No: consider the client following the indicated links to related resources. Should these links be versioned?
No: Client must be able to build the entire URL, including relevant version, knowing that not all versions exist in all resources and may not match.
Yes: How do you know which versions does the client support? Suppose it does and it follows that link. It is now looking to follow the reverse link. How do you make sure it goes back where it came from and not to some “latest version available before the source version”? In other words, how do you ensure a compatible roundtrip? Bonus question – the client stores those ids in its own database. Few API version upgrades later it looks that up and tries to get the resource. By that time it not only can use a newer version but requires it. What does it do?
Let’s throw another wrench in there. Do links include full URLs with hostnames? That sounds friendly as the clients don’t have to build those and can store and reference them at a later time. It is also leverages existing DNS and gateway infrastructure to seamlessly support distributed services. But does it?
Servers and services move, split, merge. New, closer ones may be added, older ones decommissioned. How do you plan on addressing that? Using tombstone proxies, gateways for each decommissioned host? Forcing comprehensive client updates? Do you have a better idea?

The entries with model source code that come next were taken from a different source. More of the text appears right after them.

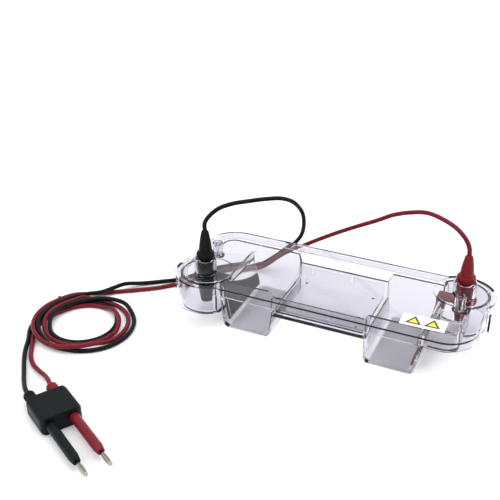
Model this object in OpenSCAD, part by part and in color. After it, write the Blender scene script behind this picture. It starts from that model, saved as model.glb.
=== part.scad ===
// Small horizontal gel electrophoresis tank with a lift-off lid, twin leads and a twin power plug.
// The origin is under the middle of the tank, +X runs along it to the anode and +Z is up.
// The tank looks the same when it is turned half round about Z, so most pieces are drawn for the
// anode end and turned for the cathode end.

/* [Lid] */
// Length of the lid without its round lobes
lid_length = 268; // [262:1:272]
// Width of the lid without its round lobes
lid_width = 105; // [102:1:108]
// Height of the lid's top face
lid_top = 48.3; // [47.8:0.1:50]
// Thickness of the lid's plate
lid_plate = 2.6; // [2:0.1:3]
// Thickness of the lid's skirts
skirt_wall = 2; // [1.5:0.1:2.2]
// Height of the low skirt's bottom edge
skirt_bottom = 40; // [38:0.5:42]
// Height of the deep skirt's bottom edge round a lobe
deep_skirt_bottom = 20.3; // [18:0.1:24]
// Corner radius where the lid has no lobe
lid_corner = 27; // [22:1:30]
// Radius of a lobe
lobe_r = 29.4; // [28.5:0.1:30]
// Distance from the middle to a lobe's centre, along X
lobe_x = 108; // [107:0.5:109]
// Distance from the middle to a lobe's centre, along Y
lobe_y = 28.4; // [27.5:0.1:29]
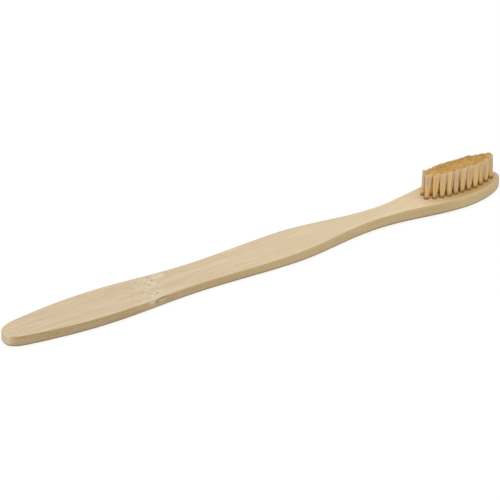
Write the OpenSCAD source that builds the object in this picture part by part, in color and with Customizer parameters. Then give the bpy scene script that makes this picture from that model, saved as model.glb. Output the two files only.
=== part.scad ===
// Manual toothbrush with a one-piece bamboo handle and anchored bristle tufts.
// The brush lies on its flat back. The handle runs along X with the head towards +X,
// the bristles stand up along Z, and the origin is under the middle of the handle.

/* [Handle outline] */
// Overall length from the tail to the toe of the head
handle_len = 190; // [178:1:202]
// Width across the grip, the widest place of the handle
grip_w = 15.4; // [13.5:0.1:17]
// Distance from the tail to the widest place of the grip
grip_at = 36.5; // [32:0.5:41]
// Width across the waist between the grip and the thumb swell
waist_w = 12.3; // [10.5:0.1:13.2]
// Distance from the tail to the waist
waist_at = 72; // [64:0.5:78]
// Width across the thumb swell
swell_w = 14.3; // [13:0.1:16]
// Distance from the tail to the middle of the thumb swell
swell_at = 105.5; // [98:0.5:112]
// Width across the neck, the narrowest place
neck_w = 6.7; // [5.5:0.05:8]
// Distance from the toe back to the narrowest place of the neck
neck_from_toe = 48.5; // [42:0.5:54]
// Width across the head
head_w = 14.1; // [12:0.1:15]
// Distance from the toe back to the widest place of the head
head_from_toe = 16.5; // [16:0.5:22]
// Sideways set of the head from the handle's axis, taken up along the neck
head_set = 0.5; // [0:0.05:0.6]
// Width that the grip's taper would reach at the very end of the tail
tail_w = 8.1; // [6:0.1:10]
// Length over which the tail's end is rounded off
tail_round = 7; // [5:0.5:11]

/* [Handle section] */
// Thickness at the tail
tail_t = 4.55; // [4:0.05:6]
// Thickness at the waist, the thinnest place
waist_t = 3.9; // [3.4:0.05:4.6]
// Thickness of the neck and the head
head_t = 4.8; // [4.5:0.05:6]
// Radius of the sanded edges, all round the top and the bottom
edge_r = 1; // [0.4:0.05:1.4]

/* [Tuft field] */
// Distance between the columns of tufts along the head
column_gap = 2.56; // [2.52:0.01:2.66]
// Distance between neighbouring tufts in the middle columns
row_gap = 2.35; // [2.3:0.05:2.5]
// Distance from the toe of the head back to the foremost column
toe_gap = 3.65; // [3.2:0.05:4]
// Diameter of a tuft hole
hole_d = 1.6; // [1.4:0.05:1.7]
// Depth of a tuft hole
hole_depth = 3.2; // [2.8:0.05:3.6]

/* [Bristles] */
// Bristle length above the head at the heel, on the near side of the field
bristle_heel_h = 10.3; // [8:0.1:13]
// Bristle length above the head at the toe, on the near side of the field
bristle_toe_h = 9.6; // [8:0.1:13]
// How much shorter the slanting trim leaves the bristles on the far side of the field
trim_fall = 1.1; // [0:0.1:2]
// Distance that the tips lean towards the toe, over all of the field but its toe end
lean_long = 0.8; // [0:0.05:0.8]
// Distance that the tips on the far side of the field lean in towards the near side
lean_cross = 0.8; // [0:0.05:1]
// Half the length of a tuft at its tip, along the handle
fan_long = 1.15; // [0.85:0.01:1.17]
// Half the width of a tuft at its tip, across the handle
fan_cross = 0.8; // [0.7:0.01:0.85]
// Side of a strand at its root
strand_root_w = 0.19; // [0.14:0.01:0.2]
// Side of a strand at its tip
strand_tip_w = 0.28; // [0.14:0.01:0.29]

/* [Anchors] */
// Width of an anchor plate, which bites into both sides of its hole
anchor_w = 1.75; // [1.65:0.01:1.8]
// Height of an anchor plate
anchor_h = 1.3; // [1:0.05:1.6]
// Thickness of an anchor plate
anchor_t = 0.3; // [0.2:0.01:0.4]
// Height of the folded filaments between an anchor and the floor of its hole
fold_h = 0.5; // [0.3:0.05:0.8]

/* [Hidden] */
// Clearance of the filaments in their hole, and of a plate in its slit
fit_gap = 0.03;
// Overrun of every cut past the surface that it opens
overrun = 1;
// Depth to which the free strands are rooted in the packed filaments
root_depth = 0.4;

// The field lies along the middle of the head
field_y = head_set;

// Tufts in each column from the heel to the toe, spread evenly across the head
column_counts = [2, 3, 3, 4, 4, 4, 4, 4, 3, 3, 2];
// Width of each column of tufts as a share of the widest one
column_shares = [0.37, 0.69, 0.88, 1, 1, 1, 1, 0.98, 0.79, 0.57, 0.28];
// Strands in each ring of a tuft, and the ring's distance from the middle of the tuft
ring_counts = [4, 8];
ring_shares = [0.4, 0.88];
// Power of the way along the field with which the lean towards the toe dies away
lean_power = 4;

// Roundness of the tail's end and of the toe: 1 is an ellipse, less is squarer, more is pointed
tail_power_share = 0.75;
toe_power_share = 1.1;
// Steps of the outline over the tail's end, between the ends, and over the toe
tail_steps = 9;
run_steps = 48;
toe_steps = 14;
// Steps of each rounded edge, and the angle of one
edge_steps = 5;
edge_step_angle = 90 / edge_steps;
// Facets round a tuft hole, and sides of the bundle of filaments packed in it
round_fn = 32;
bundle_sides = 8;

// Stations along the handle, measured from the tail
neck_at = handle_len - neck_from_toe;
head_at = handle_len - head_from_toe;

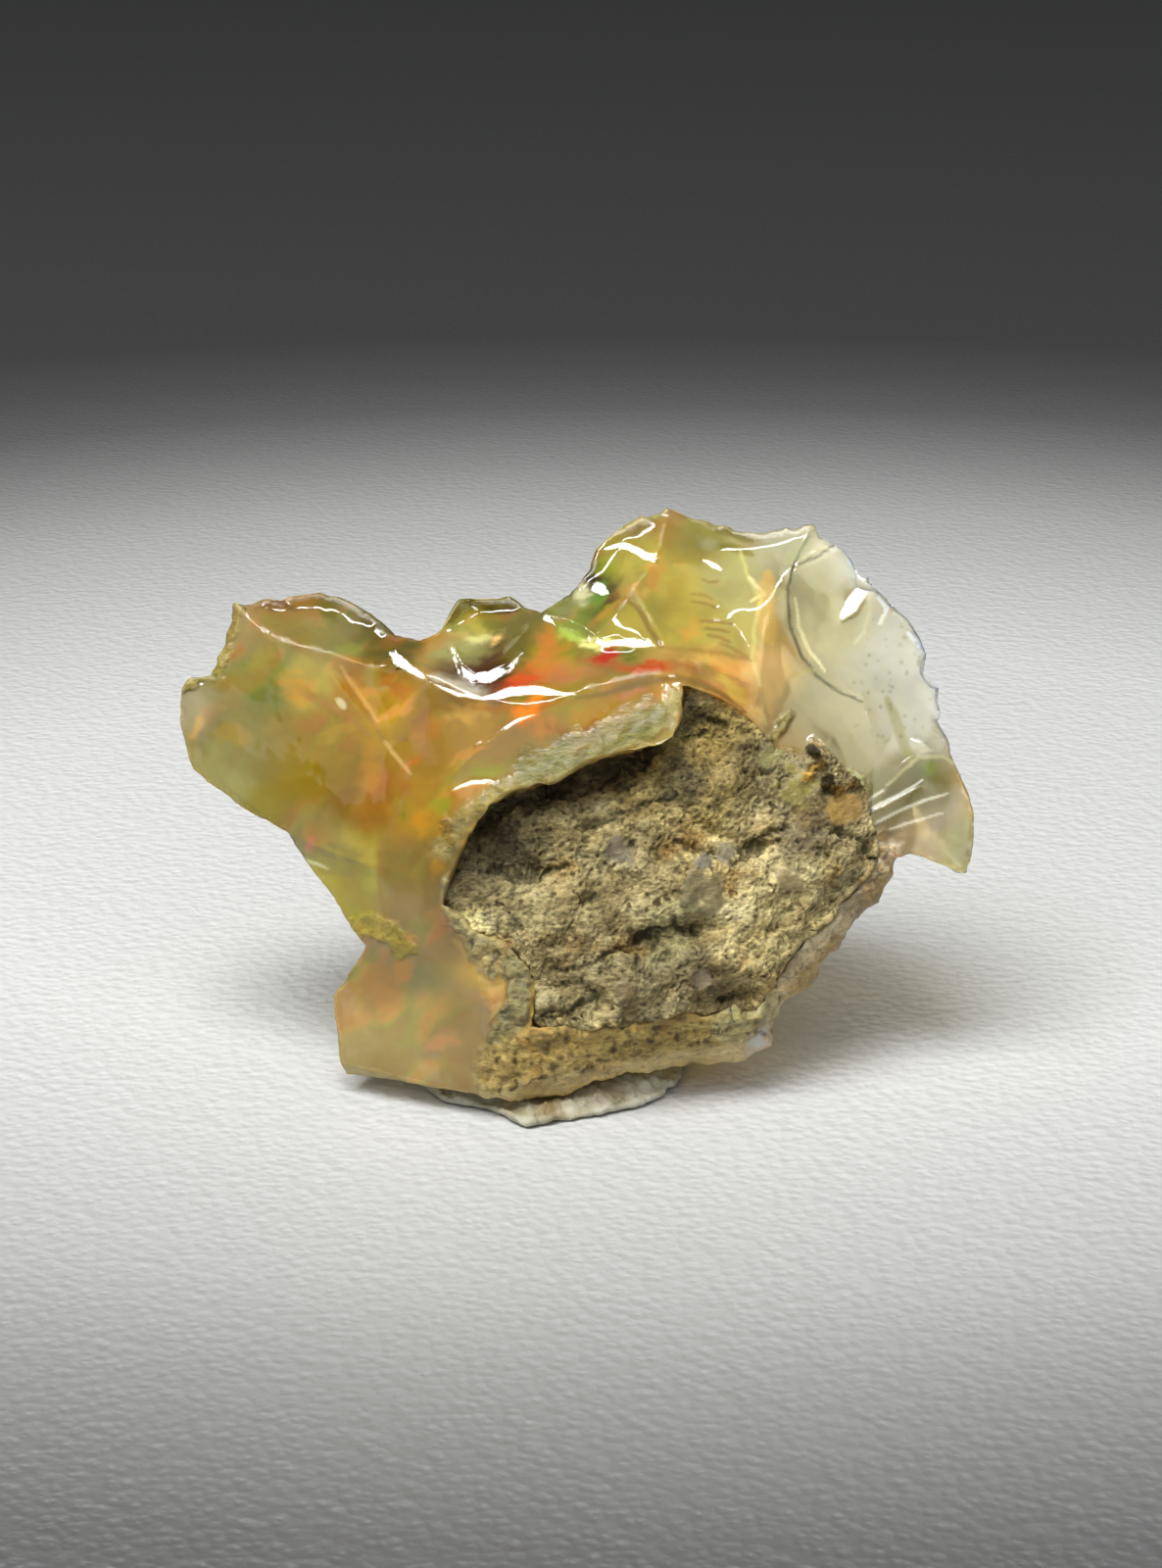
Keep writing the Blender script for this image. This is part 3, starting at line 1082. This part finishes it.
def flashed(points, u, v, colours, behind):  # the play of colour laid over the body's, and where it is
    mask = np.zeros(len(points))
    for number, (spot, size, lean, colour, strength) in enumerate(opalFlashes.values()):
        soft = patchAt(u, v, spot, size, lean) * np.exp(-((behind(spot) / opal["flashDepth"]) ** 2))
        near = np.flatnonzero(soft > 0.03)
        ragged = streaked(points[near], lean + 10, 1.5, 2.5, 20 + number)
        ragged += 1.1 * streaked(points[near], lean - 10, 4.5, 4.0, 120 + number)
        share = strength * easeBetween(soft[near] + 0.35 * ragged * np.sqrt(soft[near]), 0.0, 0.9)
        colours[near] = laidOver(colours[near], share, shade(*colour))
        mask[near] = np.maximum(mask[near], share)
    return colours, mask


def specksOf():  # dark specks in the clear disc and along the south skin: place and size in pixels
    dots = np.random.default_rng(opal["speckSeed"])
    disc = []
    for _ in range(opal["discSpecks"]):
        spot = dots.uniform(*opal["discSpeckArea"])
        disc.append((spot, dots.uniform(*opal["discSpeckSize"])))
    south = []
    start, run = opal["southSpeckLine"]
    for _ in range(opal["southSpecks"]):
        along = dots.uniform(0, 1)
        spot = (start[0] + run[0] * along, start[1] + run[1] * along + dots.uniform(-28, 18))
        south.append((spot, dots.uniform(*opal["southSpeckSize"])))
    return disc, south


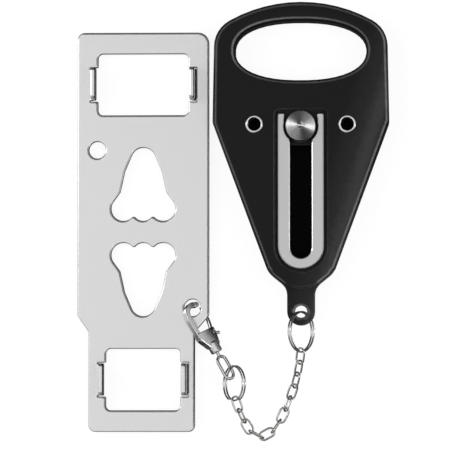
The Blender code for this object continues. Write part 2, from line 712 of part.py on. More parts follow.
def make_casing(material, frame, seat):
    """The moulded casing: rounded slab, thin tail, recess for the track, slot, channel and cover seat."""
    bm = slab([body_outline(), handle_outline()], 0, BODY_THICKNESS)
    round_rims(bm, 0, BODY_THICKNESS, BODY_EDGE_ROUND, 3, held_back=False)
    casing = place("body_casing", bm, material, frame, seat)
    above = BODY_THICKNESS + CUT_OVERRUN
    tail_high = TAIL_MIDDLE_Z + TAIL_THICKNESS / 2
    tail_low = TAIL_MIDDLE_Z - TAIL_THICKNESS / 2
    eyelet_hole = EYELET_BARREL_DIAMETER / 2 + GAP
    screw_hole = SCREW_SHANK_DIAMETER / 2 + GAP
    recess_top = TRACK_TOP_Y + TRACK_RECESS_MARGIN
    recess_low = TRACK_BOTTOM_Y - TRACK_RECESS_MARGIN
    recess_half = TRACK_HALF_WIDTH + TRACK_RECESS_MARGIN
    recess = rounded([
        (recess_half, recess_low, recess_half * ROUND_END_SHARE),
        (recess_half, recess_top, TRACK_RECESS_MARGIN * 2),
        (-recess_half, recess_top, TRACK_RECESS_MARGIN * 2),
        (-recess_half, recess_low, recess_half * ROUND_END_SHARE),
    ])
    slot_top = KNOB_Y + SLOT_HALF_WIDTH
    slot = strip_outline(SLOT_HALF_WIDTH, SLOT_BOTTOM_Y, slot_top, SLOT_HALF_WIDTH * ROUND_END_SHARE)
    channel = strip_outline(CHANNEL_HALF_WIDTH, CHANNEL_BOTTOM_Y, CHANNEL_TOP_Y, CHANNEL_CORNER_RADIUS)
    tail_radius = TAIL_HOLE_DIAMETER / 2
    sink_radius = TAIL_COUNTERSINK_DIAMETER / 2
    sink = turned([
        (0, tail_high + CUT_OVERRUN),
        (sink_radius, tail_high + CUT_OVERRUN),
        (sink_radius, tail_high),
        (tail_radius, tail_high - TAIL_COUNTERSINK_DEPTH),
        (tail_radius, tail_low + TAIL_COUNTERSINK_DEPTH),
        (sink_radius, tail_low),
        (sink_radius, tail_low - CUT_OVERRUN),
        (0, tail_low - CUT_OVERRUN),
    ])
    bmesh.ops.translate(sink, verts=sink.verts, vec=(0, TAIL_HOLE_Y, 0))
    cuts = [
        ("cut_tail_front", tail_relief(tail_high, above)),
        ("cut_tail_back", tail_relief(-CUT_OVERRUN, tail_low)),
        ("cut_cover_seat", slab([cover_outline(GAP)], -CUT_OVERRUN, COVER_SEAT_Z)),
        ("cut_channel", slab([channel], 0, WEB_LOW_Z)),
        ("cut_slot", slab([slot], WEB_LOW_Z - CUT_OVERRUN, above)),
        ("cut_recess", slab([recess], RECESS_FLOOR_Z, above)),
        ("cut_tail_hole", sink),
    ]
    for side, x in (("left", -EYELET_X), ("right", EYELET_X)):
        hole = slab([circle(x, EYELET_Y, eyelet_hole)], 0, above)
        cuts.append((f"cut_eyelet_{side}", hole))
    for i, (x, y) in enumerate(screw_places()):
        hole = slab([circle(x, y, screw_hole, COARSE_ARC_STEP)], 0, SCREW_LENGTH + 2 * GAP)
        cuts.append((f"cut_screw_{i + 1}", hole))
    for name, tool in cuts:
        combine(casing, cutter(name, tool, frame, seat))
    return casing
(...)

Overengineering? (Im)possible?
Am I leading you towards clear, blatant overengineering? It may appear so but that was not my goal. I’m not the one doing this – I’m merely a messenger point out how many things need to be considered and how profound effects making a wrong turn may cause. To design an API based on resource state transfers that will be good for a while requires all considerations that (may) apply. The same is true for any other API approach too, but a set of considerations will be different. Should you consider those alternatives or are you happy with your mastery of this particular tug of war?